━━━━━ SUPPLIED MATERIAL
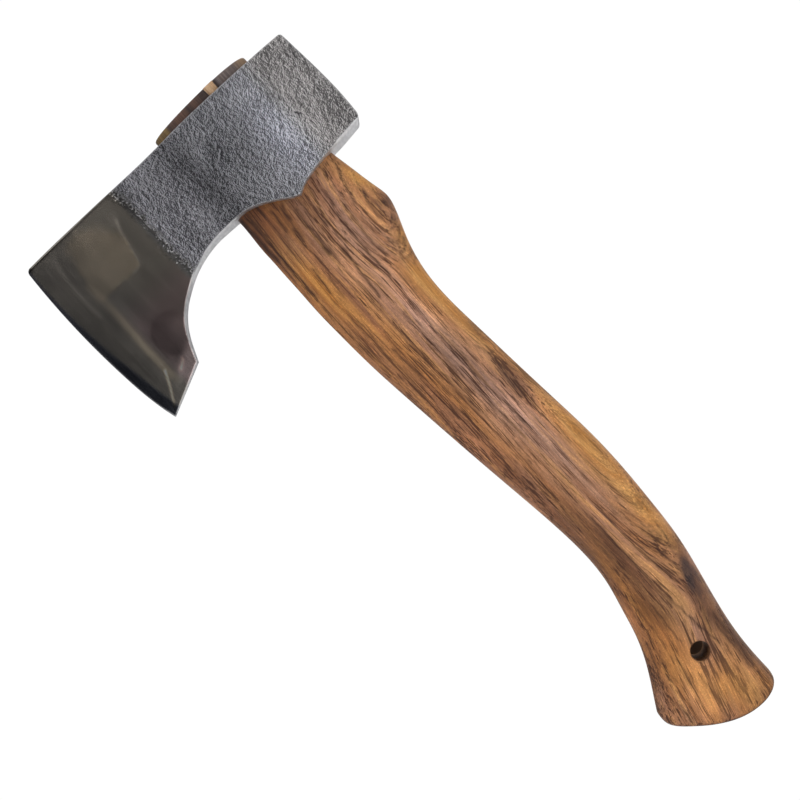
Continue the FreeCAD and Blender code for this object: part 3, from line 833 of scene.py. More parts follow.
def cheek_points(ring):
    """Points of a cheek in the side view: outline, rows just inside it, grid. And inward normals."""
    tangent = np.roll(ring, -1, 0) - np.roll(ring, 1, 0)
    tangent /= np.linalg.norm(tangent, axis=1)[:, None]
    inward = np.stack([tangent[:, 1], -tangent[:, 0]], 1)
    points = [ring]
    for offset in (0.2, 0.45, 0.8):
        row = ring + inward * offset
        row = row[inside(row, ring)]
        points.append(row[nearest(row, ring) > 0.9 * offset])
    grid = []
    for step, low_x, high_x in CHEEK_GRIDS:
        xs = np.arange(low_x, high_x, step)
        zs = np.arange(234, 331, step * 0.866)
        grid += [(x + (step / 2 if j % 2 else 0), z) for j, z in enumerate(zs) for x in xs]
    grid = np.array(grid)
    grid = grid[inside(grid, ring)]
    points.append(grid[nearest(grid, ring) > 1.1])
    return np.concatenate(points), inward


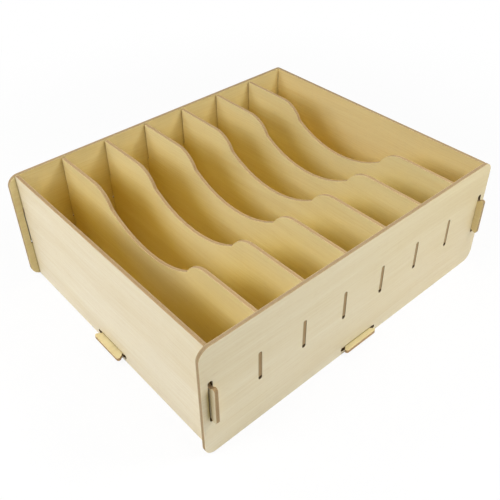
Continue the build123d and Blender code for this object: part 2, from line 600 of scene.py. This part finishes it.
def inside_paper_and_painted_shade(g, place):
    """Colour of the inner faces, paler near the line of rims and scoops and deep yellow below, as painted
    shade on the paper.

    The photo's boards also throw light at each other, and part of the deep yellow stands for that.
    """
    part = g.add("ShaderNodeSeparateXYZ", {0: place}).outputs
    x_out = g.math("SUBTRACT", g.math("ABSOLUTE", part[0]), SIDE_FACE * MM)
    y_out = g.math("SUBTRACT", g.math("ABSOLUTE", part[1]), LONG_FACE * MM)
    outside_box = g.math("GREATER_THAN", g.math("MAXIMUM", x_out, y_out), 0.0)
    rim = g.ramp(g.math("ABSOLUTE", part[1]), 5 * MM, 78 * MM, SCOOP_FLOOR * MM, DIVIDER_TOP * MM)
    near_rim = g.ramp(g.math("SUBTRACT", rim, part[2]), 2 * MM, 50 * MM, 1.0, 0.0)
    return g.mix(g.math("MAXIMUM", near_rim, outside_box), (*DEEP, 1), (*RIM, 1))


def outside_paper_and_painted_light(g, place):
    """Colour of the outer faces, with painted light and shade that changes slowly from left to right and from
    the foot to the rim.
    """
    part = g.add("ShaderNodeSeparateXYZ", {0: place}).outputs
    rightward = g.ramp(part[0], -80 * MM, 130 * MM)
    low = g.mix(rightward, *((*colour, 1) for colour in OUTSIDE_LOW))
    high = g.mix(rightward, *((*colour, 1) for colour in OUTSIDE_HIGH))
    return g.mix(g.ramp(part[2], 15 * MM, 100 * MM), low, high)


def joint_group():
    """Dark tint that stands for the shade in the joints, from a place in metres.

    1 on hooks and tabs inside a slot, and less on the side panels' hooks where their inner face is and on
    the long panels along the outer side of a side panel.
    """
    g, given, out = group(
        "joint_shade", "ShaderNodeTree", [("Place", "NodeSocketVector", None)], [("Shade", "NodeSocketFloat")]
    )
    part = g.add("ShaderNodeSeparateXYZ", {0: given["Place"]}).outputs
    x, y = g.math("ABSOLUTE", part[0]), g.math("ABSOLUTE", part[1])
    inset, fade = 0.1, 0.3 * MM
    divider_reach = 100.0 * MM

    def within(value, low, high):
        rising = g.ramp(value, low * MM, low * MM + fade)
        return g.math("MINIMUM", rising, g.ramp(value, high * MM - fade, high * MM, 1.0, 0.0))

    long_panels = within(y, LONG_INNER_FACE + inset, LONG_FACE - inset)
    long_panels = g.math("MULTIPLY", long_panels, g.math("LESS_THAN", x, (SIDE_FACE + 0.5) * MM))
    inner_hook_face = g.math(
        "MULTIPLY",
        g.math("LESS_THAN", x, (SIDE_INNER_FACE + inset) * MM),
        g.math("GREATER_THAN", x, (SIDE_INNER_FACE - inset) * MM),
    )
    long_panels = g.math("MULTIPLY", long_panels, g.math("MULTIPLY_ADD", inner_hook_face, -0.6, 1.0))
    side_panels = within(x, SIDE_INNER_FACE + inset, SIDE_FACE - inset)
    side_panels = g.math("MULTIPLY", side_panels, g.math("LESS_THAN", y, divider_reach))
    off_inner_face = g.math("ABSOLUTE", g.math("SUBTRACT", y, LONG_INNER_FACE * MM))
    inner_faces = g.math("LESS_THAN", off_inner_face, 0.05 * MM)
    corners = g.math("MULTIPLY", inner_faces, within(x, SIDE_FACE - 0.2, SIDE_FACE + 0.9))
    slots = g.math("MAXIMUM", long_panels, side_panels)
    g.link(g.math("MAXIMUM", slots, g.math("MULTIPLY", corners, 0.4)), out.inputs["Shade"])
    return g.tree


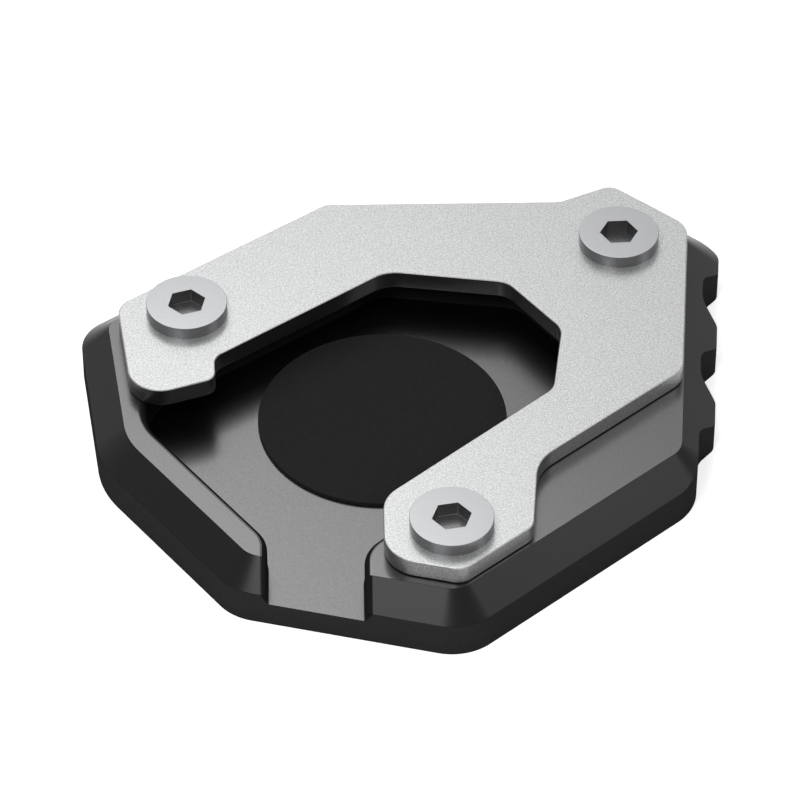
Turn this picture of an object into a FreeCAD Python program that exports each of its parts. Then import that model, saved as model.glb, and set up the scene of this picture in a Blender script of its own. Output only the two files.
━━━━━━━━━━
WHAT IS ASKED → Copy out each record from above, exactly.

WRITTEN RESPONSE →
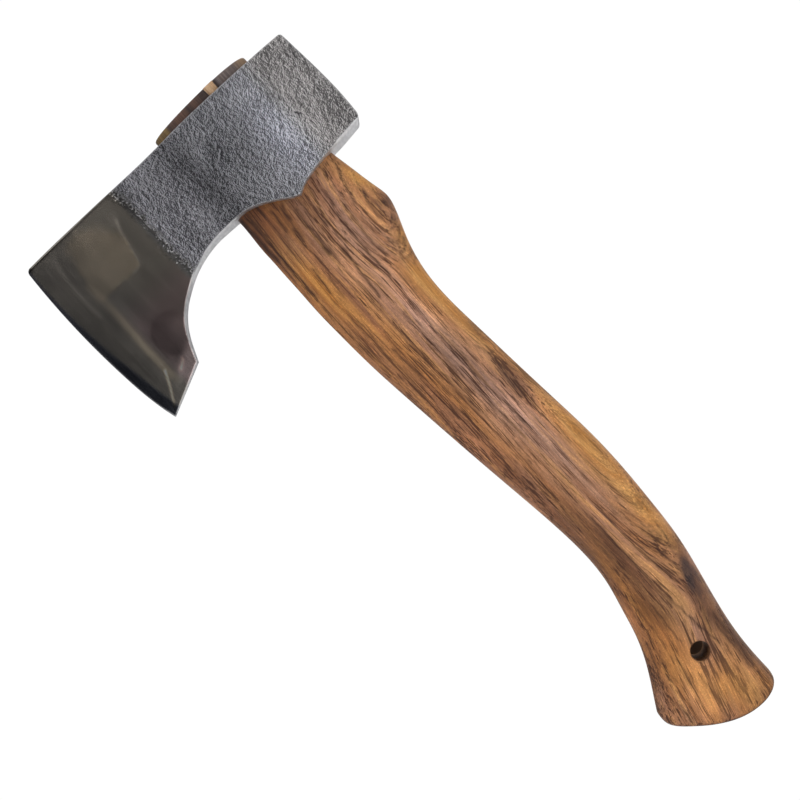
Continue the FreeCAD and Blender code for this object: part 3, from line 833 of scene.py. More parts follow.
def cheek_points(ring):
    """Points of a cheek in the side view: outline, rows just inside it, grid. And inward normals."""
    tangent = np.roll(ring, -1, 0) - np.roll(ring, 1, 0)
    tangent /= np.linalg.norm(tangent, axis=1)[:, None]
    inward = np.stack([tangent[:, 1], -tangent[:, 0]], 1)
    points = [ring]
    for offset in (0.2, 0.45, 0.8):
        row = ring + inward * offset
        row = row[inside(row, ring)]
        points.append(row[nearest(row, ring) > 0.9 * offset])
    grid = []
    for step, low_x, high_x in CHEEK_GRIDS:
        xs = np.arange(low_x, high_x, step)
        zs = np.arange(234, 331, step * 0.866)
        grid += [(x + (step / 2 if j % 2 else 0), z) for j, z in enumerate(zs) for x in xs]
    grid = np.array(grid)
    grid = grid[inside(grid, ring)]
    points.append(grid[nearest(grid, ring) > 1.1])
    return np.concatenate(points), inward


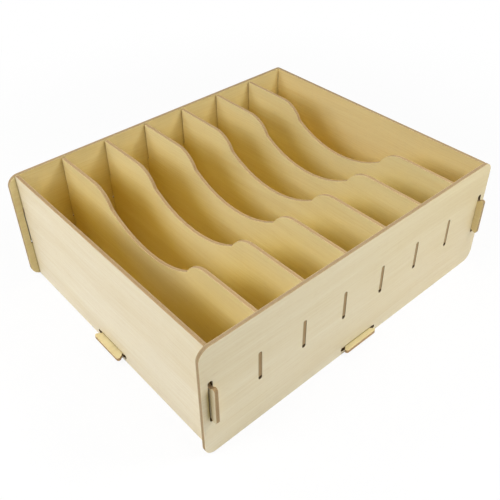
Continue the build123d and Blender code for this object: part 2, from line 600 of scene.py. This part finishes it.
def inside_paper_and_painted_shade(g, place):
    """Colour of the inner faces, paler near the line of rims and scoops and deep yellow below, as painted
    shade on the paper.

    The photo's boards also throw light at each other, and part of the deep yellow stands for that.
    """
    part = g.add("ShaderNodeSeparateXYZ", {0: place}).outputs
    x_out = g.math("SUBTRACT", g.math("ABSOLUTE", part[0]), SIDE_FACE * MM)
    y_out = g.math("SUBTRACT", g.math("ABSOLUTE", part[1]), LONG_FACE * MM)
    outside_box = g.math("GREATER_THAN", g.math("MAXIMUM", x_out, y_out), 0.0)
    rim = g.ramp(g.math("ABSOLUTE", part[1]), 5 * MM, 78 * MM, SCOOP_FLOOR * MM, DIVIDER_TOP * MM)
    near_rim = g.ramp(g.math("SUBTRACT", rim, part[2]), 2 * MM, 50 * MM, 1.0, 0.0)
    return g.mix(g.math("MAXIMUM", near_rim, outside_box), (*DEEP, 1), (*RIM, 1))


def outside_paper_and_painted_light(g, place):
    """Colour of the outer faces, with painted light and shade that changes slowly from left to right and from
    the foot to the rim.
    """
    part = g.add("ShaderNodeSeparateXYZ", {0: place}).outputs
    rightward = g.ramp(part[0], -80 * MM, 130 * MM)
    low = g.mix(rightward, *((*colour, 1) for colour in OUTSIDE_LOW))
    high = g.mix(rightward, *((*colour, 1) for colour in OUTSIDE_HIGH))
    return g.mix(g.ramp(part[2], 15 * MM, 100 * MM), low, high)


def joint_group():
    """Dark tint that stands for the shade in the joints, from a place in metres.

    1 on hooks and tabs inside a slot, and less on the side panels' hooks where their inner face is and on
    the long panels along the outer side of a side panel.
    """
    g, given, out = group(
        "joint_shade", "ShaderNodeTree", [("Place", "NodeSocketVector", None)], [("Shade", "NodeSocketFloat")]
    )
    part = g.add("ShaderNodeSeparateXYZ", {0: given["Place"]}).outputs
    x, y = g.math("ABSOLUTE", part[0]), g.math("ABSOLUTE", part[1])
    inset, fade = 0.1, 0.3 * MM
    divider_reach = 100.0 * MM

    def within(value, low, high):
        rising = g.ramp(value, low * MM, low * MM + fade)
        return g.math("MINIMUM", rising, g.ramp(value, high * MM - fade, high * MM, 1.0, 0.0))

    long_panels = within(y, LONG_INNER_FACE + inset, LONG_FACE - inset)
    long_panels = g.math("MULTIPLY", long_panels, g.math("LESS_THAN", x, (SIDE_FACE + 0.5) * MM))
    inner_hook_face = g.math(
        "MULTIPLY",
        g.math("LESS_THAN", x, (SIDE_INNER_FACE + inset) * MM),
        g.math("GREATER_THAN", x, (SIDE_INNER_FACE - inset) * MM),
    )
    long_panels = g.math("MULTIPLY", long_panels, g.math("MULTIPLY_ADD", inner_hook_face, -0.6, 1.0))
    side_panels = within(x, SIDE_INNER_FACE + inset, SIDE_FACE - inset)
    side_panels = g.math("MULTIPLY", side_panels, g.math("LESS_THAN", y, divider_reach))
    off_inner_face = g.math("ABSOLUTE", g.math("SUBTRACT", y, LONG_INNER_FACE * MM))
    inner_faces = g.math("LESS_THAN", off_inner_face, 0.05 * MM)
    corners = g.math("MULTIPLY", inner_faces, within(x, SIDE_FACE - 0.2, SIDE_FACE + 0.9))
    slots = g.math("MAXIMUM", long_panels, side_panels)
    g.link(g.math("MAXIMUM", slots, g.math("MULTIPLY", corners, 0.4)), out.inputs["Shade"])
    return g.tree


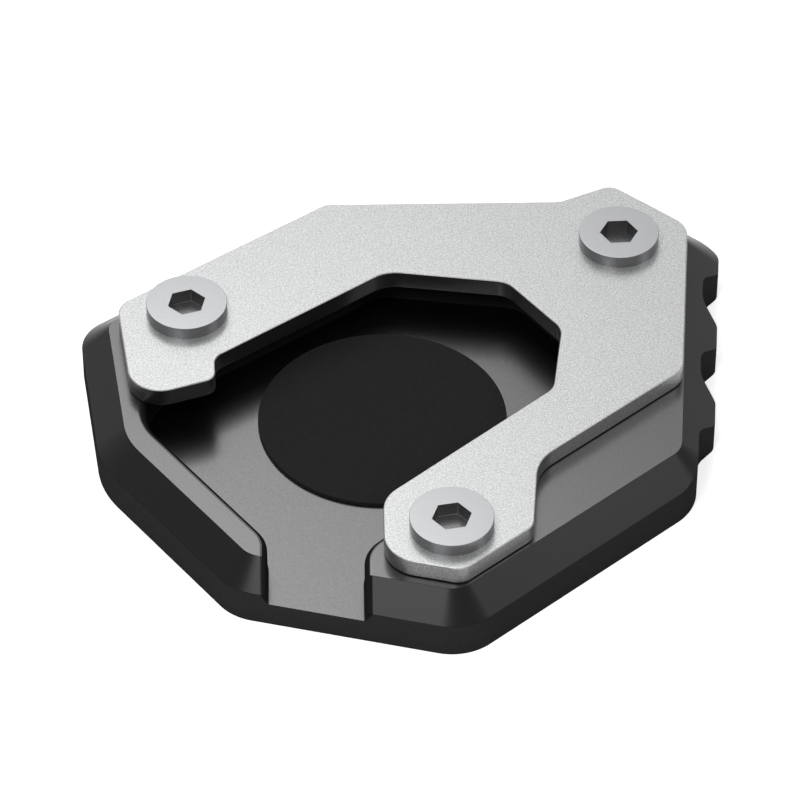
Turn this picture of an object into a FreeCAD Python program that exports each of its parts. Then import that model, saved as model.glb, and set up the scene of this picture in a Blender script of its own. Output only the two files.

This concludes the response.